I opted for binding: 2 in the GitHub sample code https://github.com/alexey-dc/webgpu_html/blob/main/000_compute_vertex_fragment.html#L70 - just as a matter of exploring the boundaries of the constraints imposed by WebGPU

Running the simulation step by step

After all the setup is in place, the update-and-render loop is orchestrated in JS:

/* Start simulation at t = 0*/
let t = 0
function frame() {
  /*
    Use constant integer timesteps for simplicity - will render consistently regardless of framerate.
  */
  t += 1
  timeJs.set([t], 0)
  device.queue.writeBuffer(timeBuffer, 0, timeJs);

  // Compute pass to update particle positions
  const computePassEncoder = device.createCommandEncoder();
  const computePass = computePassEncoder.beginComputePass();
  computePass.setPipeline(computePipeline);
  computePass.setBindGroup(0, computeBindGroup);
  // Important to dispatch the right number of workgroups to process all particles
  computePass.dispatchWorkgroups(Math.ceil(PARTICLE_COUNT / WORKGROUP_SIZE));
  computePass.end();
  device.queue.submit([computePassEncoder.finish()]);

  // Render pass
  const commandEncoder = device.createCommandEncoder();
  const passEncoder = commandEncoder.beginRenderPass({
    colorAttachments: [{
      view: context.getCurrentTexture().createView(),
      clearValue: { r: 0.0, g: 0.0, b: 0.0, a: 1.0 },
      loadOp: 'clear',
      storeOp: 'store',
    }]
  });
  passEncoder.setPipeline(pipeline);
  passEncoder.setBindGroup(0, renderBindGroup);
  passEncoder.draw(PARTICLE_COUNT);
  passEncoder.end();
  device.queue.submit([commandEncoder.finish()]);

  requestAnimationFrame(frame);
}
frame();

Final words

WebGPU unlocks the power of massively parallel GPU computations in the browser.

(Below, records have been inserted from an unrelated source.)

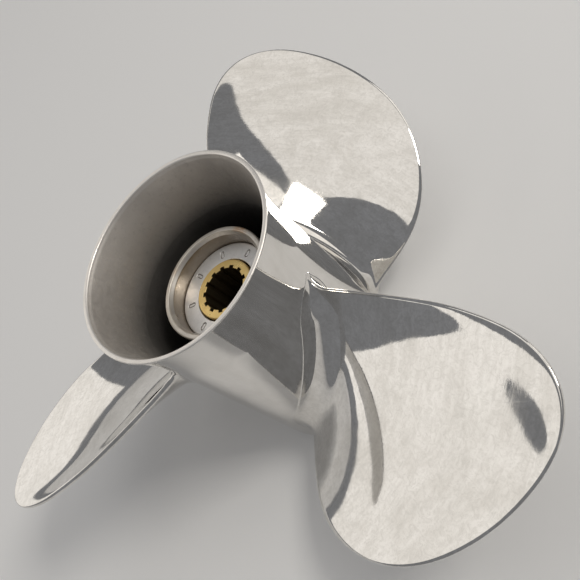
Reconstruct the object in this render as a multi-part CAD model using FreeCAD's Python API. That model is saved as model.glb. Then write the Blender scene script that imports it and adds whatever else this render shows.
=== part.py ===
import FreeCAD, Part
import os, math
from FreeCAD import Vector

# ---------------------------------------------------------------------------
# Three-blade stainless outboard propeller, through-hub exhaust, right-hand.
# Row frame: Z is the shaft axis. The forward face of the hub (gearcase side)
# is Z = 0, the aft rim of the diffuser ring is Z = LENGTH.
# Depths are measured forward from the aft rim: z = LENGTH - depth.
# Blade angles run clockwise seen from aft, from +Y.  All sizes in millimetres.
# ---------------------------------------------------------------------------
R = 46.5                 # aft rim outer radius, the unit of the blade form
LENGTH = 128.0           # overall hub length
BLADES = 3

# barrel and diffuser ring
BARREL_R = 41.2          # outer radius a third of the way along
BARREL_R_FWD = 40.9      # outer radius at the forward face
FLARE_DEPTH = 28.8       # where the flared diffuser ring meets the barrel
RIM_LIP = 2.15           # thickness of the rim's lip
BARREL_BORE_R = 37.8     # inner radius of the exhaust passage
MOUTH_R = 38.8           # forward mouth, over the gearcase outlet
MOUTH_LEN = 10.0

# inner hub
HUB_LIP_R = 26.4         # outer radius of the aft lip
HUB_R = 25.6             # outer radius of the tube
HUB_LIP_IN_R = 24.1      # lip inner edge
HUB_BORE_R = 23.0        # machined bore that holds the damper
HUB_AFT_DEPTH = 28.3     # depth of the aft lip
HUB_BEVEL_DEPTH = 30.1   # where the bevel meets the bore
HUB_FWD_Z = 11.5         # forward face
SHOULDER_Z = 30.0        # shoulder that stops the damper
THRUST_BORE_R = 18.0     # forward bore, round the thrust hub
THRUST_SEAT_Z = 21.5     # step at the end of that bore
NECK_R = 16.0            # narrower bore between the step and the shoulder

# webs between inner hub and barrel
WEB_T = 5.0
WEB_Z0, WEB_Z1 = 14.0, 64.0
WEB_ANGLE = 30.0         # clockwise from each blade's reference line

# drive sleeve (13 internal splines)
SLEEVE_R = 14.0
SLEEVE_AFT_DEPTH = 35.9
SLEEVE_FWD_Z = 22.5
SPLINES = 13
SPLINE_MINOR_R = 9.95
SPLINE_MAJOR_R = 11.15
SPLINE_GROOVE_DEG = 12.2
SLEEVE_PILOT_R = 11.9    # plain counterbore at the forward end
SLEEVE_PILOT_LEN = 9.0

# aft end ring
RING_FACE_DEPTH = 37.1
RING_T = 5.2
RING_BORE_R = 14.75
RING_EDGE_R = 1.0
POCKETS = 8
POCKET_R = 18.4
POCKET_LEN, POCKET_W, POCKET_DEEP = 4.0, 2.1, 0.45
POCKET_ANGLE = 24.7

# rubber damper
DAMPER_CLEAR = 0.05      # running clearance to the hub bore
DAMPER_END_GAP = 0.25

# blade form
TIP_R = 3.190635         # tip radius / R
STATION_W = [0, .04, .08, .12, .17, .22, .28, .34, .40, .46, .52, .58, .64, .70, .76, .82, .87]
TE_DEG = [-7.2, -8.89, -10.49, -11.98, -13.68, -15.22, -16.94, -18.5, -19.89, -21.09, -22.25, -23.37, -24.26, -25.15, -26.3, -27.75, -29.5]
LE_DEG = [-7.2, -5.36, -3.38, -1.18, 2.05, 5.78, 10.77, 16.22, 21.65, 26.76, 31.57, 36.13, 40.25, 43.3, 45.2, 47.1, 49.9]
DEPTH0 = 1.4284          # depth of the reference line at radius R, / R
RAKE1, RAKE2 = -0.0939, -0.0051
PITCH0, PITCH1 = 1.1138, 0.0069   # pitch / (2 pi R) at 2R and its slope
CAMBER = -0.0104
CUP = 1.1                # trailing edge cup
CUP_W = 9.0
T_RADII = [38.0, 44.0, 60.0, 80.0, 105.0, 130.0, 148.5]
T_MAX = [8.6, 8.0, 6.6, 5.2, 4.0, 3.1, 2.4]
T_TE, T_LE = 2.3, 1.3    # edge thicknesses
FILLET_FACE = 11.0
FILLET_BACK = 8.0
FILLET_END = 6.5
FILLET_TURN = 0.13       # share of the chord over which the fillet turns the corner


def spline_fn(xs, ys):
    """Natural cubic spline through (xs, ys), returned as a function."""
    n = len(xs)
    h = [xs[i + 1] - xs[i] for i in range(n - 1)]
    a = [0.0] * n
    for i in range(1, n - 1):
        a[i] = 3.0 * ((ys[i + 1] - ys[i]) / h[i] - (ys[i] - ys[i - 1]) / h[i - 1])
    l, mu, z = [1.0] * n, [0.0] * n, [0.0] * n
    for i in range(1, n - 1):
        l[i] = 2.0 * (xs[i + 1] - xs[i - 1]) - h[i - 1] * mu[i - 1]
        mu[i] = h[i] / l[i]
        z[i] = (a[i] - h[i - 1] * z[i - 1]) / l[i]
    c, b, d = [0.0] * n, [0.0] * n, [0.0] * n
    for j in range(n - 2, -1, -1):
        c[j] = z[j] - mu[j] * c[j + 1]
        b[j] = (ys[j + 1] - ys[j]) / h[j] - h[j] * (c[j + 1] + 2.0 * c[j]) / 3.0
        d[j] = (c[j + 1] - c[j]) / (3.0 * h[j])

    def f(x):
        j = 0
        while j < n - 2 and x > xs[j + 1]:
            j += 1
        t = x - xs[j]
        return ys[j] + b[j] * t + c[j] * t * t + d[j] * t * t * t
    return f


te_of_w = spline_fn(STATION_W, TE_DEG)
le_of_w = spline_fn(STATION_W, LE_DEG)
t_of_r = spline_fn(T_RADII, T_MAX)


def barrel_r(depth):
    """Outer radius of barrel and diffuser ring at a depth from the aft rim."""
    k = max(0.0, 1.0 - depth / FLARE_DEPTH)
    base = BARREL_R + (BARREL_R_FWD - BARREL_R) * depth / LENGTH + 0.35 * max(0.0, 1.0 - depth / 60.0)
    return base + (R - BARREL_R - 0.35) * k ** 1.7


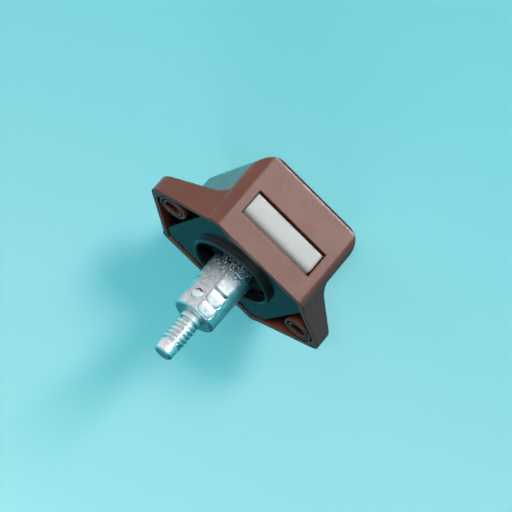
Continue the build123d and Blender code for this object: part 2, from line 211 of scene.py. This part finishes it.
def black_gloss():
    """Black moulding with a streaky gloss."""
    s = Surface("black_gloss", Specular_IOR_Level=0.5)
    s.soften(0.2 * MM)
    s.bump(s.noise(700, 3), 0.01 * MM, 0.25)
    colour = s.ramp(s.noise(300, 4), (0.3, srgb(18, 20, 21)), (0.75, srgb(31, 34, 36)))
    return s.finish(colour, s.span(s.noise(420, 6, 0.65), 0.12, 0.3))


def black_matt():
    """Black moulding of the parts inside."""
    s = Surface("black_matt")
    s.soften(0.2 * MM)
    s.bump(s.noise(3800, 2), 0.01 * MM, 0.4)
    colour = s.ramp(s.noise(300, 3), (0.3, srgb(14, 14, 15)), (0.7, srgb(22, 22, 23)))
    return s.finish(colour, s.span(s.noise(500, 3), 0.45, 0.6))


def pale_coat():
    """Pale coating of the bolt, with painted shade darkening the edge that slides in the housing.
    """
    s = Surface("pale_coat", Specular_IOR_Level=0.5)
    s.soften(0.9 * MM, 10)
    s.bump(s.noise(2600, 3, 0.6), 0.01 * MM, 0.35)
    colour = s.ramp(s.noise(180, 5, 0.6), (0.3, srgb(206, 205, 202)), (0.7, srgb(218, 216, 213)))
    # painted shade: the nose grows darker towards its edge on the base plate's side, near the
    # front
    place = s.axes()
    painted_edge_shade_ramp = s.ramp(
        s.span(place["Z"], 0.0, 1.0, *EDGE_SHADE_HEIGHTS),
        (0.0, BLACK),
        (0.55, (0.22, 0.22, 0.22, 1)),
        (1.0, WHITE),
    )
    painted_edge_shade = s.node("ShaderNodeMath", operation="MULTIPLY")
    s.link(painted_edge_shade_ramp, painted_edge_shade.inputs[0])
    s.link(s.span(place["Y"], 1.0, 0.0, *EDGE_SHADE_DEPTHS), painted_edge_shade.inputs[1])
    colour = s.mix(painted_edge_shade.outputs[0], colour, srgb(66, 68, 67))
    return s.finish(colour, s.span(s.noise(500, 4), 0.3, 0.42))


def cast_zinc():
    """Cast zinc: smooth on the pads, sandy towards the base plate, with painted dark-blue shade
    and reflection there.
    """
    s = Surface("cast_zinc", metallic=1.0)
    s.soften(0.12 * MM)
    height = s.axes()["Z"]
    s.bump(s.noise(1150, 4, 0.6), 0.16 * MM, 0.6)
    s.bump(s.noise(3600, 2, 0.6), 0.1 * MM, s.span(height, 1.0, 0.25, *SAND_HEIGHTS))
    patches = s.ramp(
        s.noise(1000, 6, 0.85), (0.34, srgb(176, 178, 182)), (0.62, srgb(229, 228, 229))
    )
    # towards the base plate: sandy specks, partly real grain, over painted dark-blue shade and
    # reflection of the plate and housing
    sandy_specks_and_painted_shade = s.ramp(s.noise(2600, 2, 0.8), (0.5, srgb(64, 88, 112)), (0.6, srgb(244, 248, 252)))
    foot = s.span(height, 1.0, 0.0, *PAINTED_FOOT_SHADE_HEIGHTS)
    return s.finish(s.mix(foot, patches, sandy_specks_and_painted_shade), s.span(s.noise(900, 4), 0.28, 0.46))


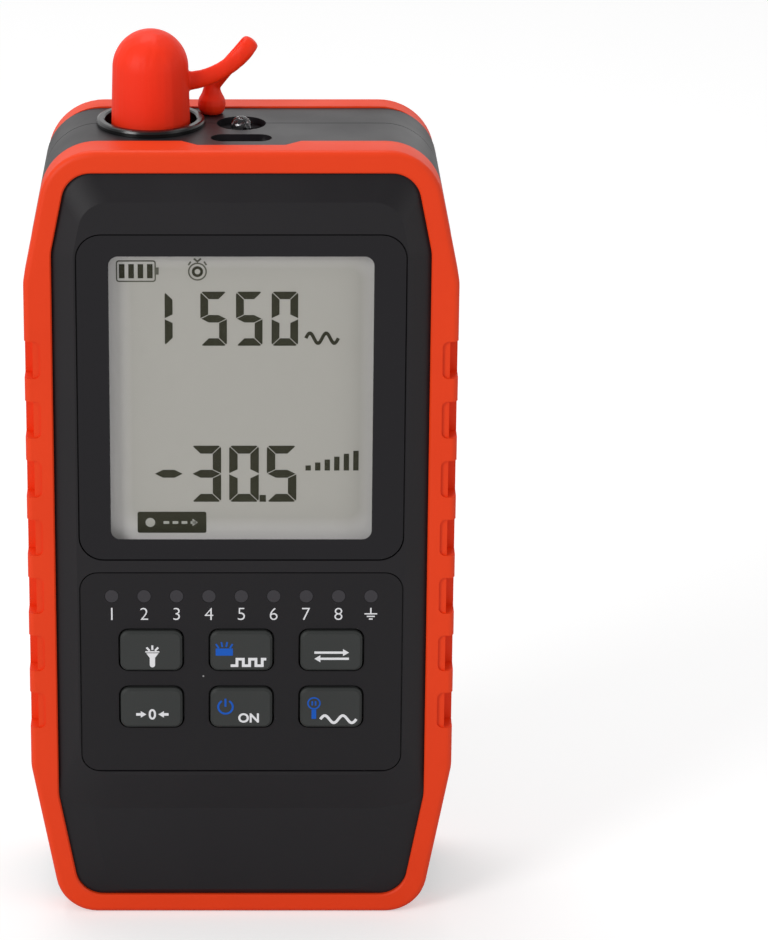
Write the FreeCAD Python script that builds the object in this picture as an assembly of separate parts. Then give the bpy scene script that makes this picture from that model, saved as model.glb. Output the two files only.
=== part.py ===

It operates in passes - each pass having localized variables, enabled through pipelines with memory bindings (bridging CPU memory and GPU memory).

Compute passes allow orchestrating parallel workloads through workgroups.

While it does require some heavy set up, in my humble opinion the local binding/state style is a huge improvement over the global state model of WebGL - making it much easier to work with, while also finally bringing the power of GPU compute to the web.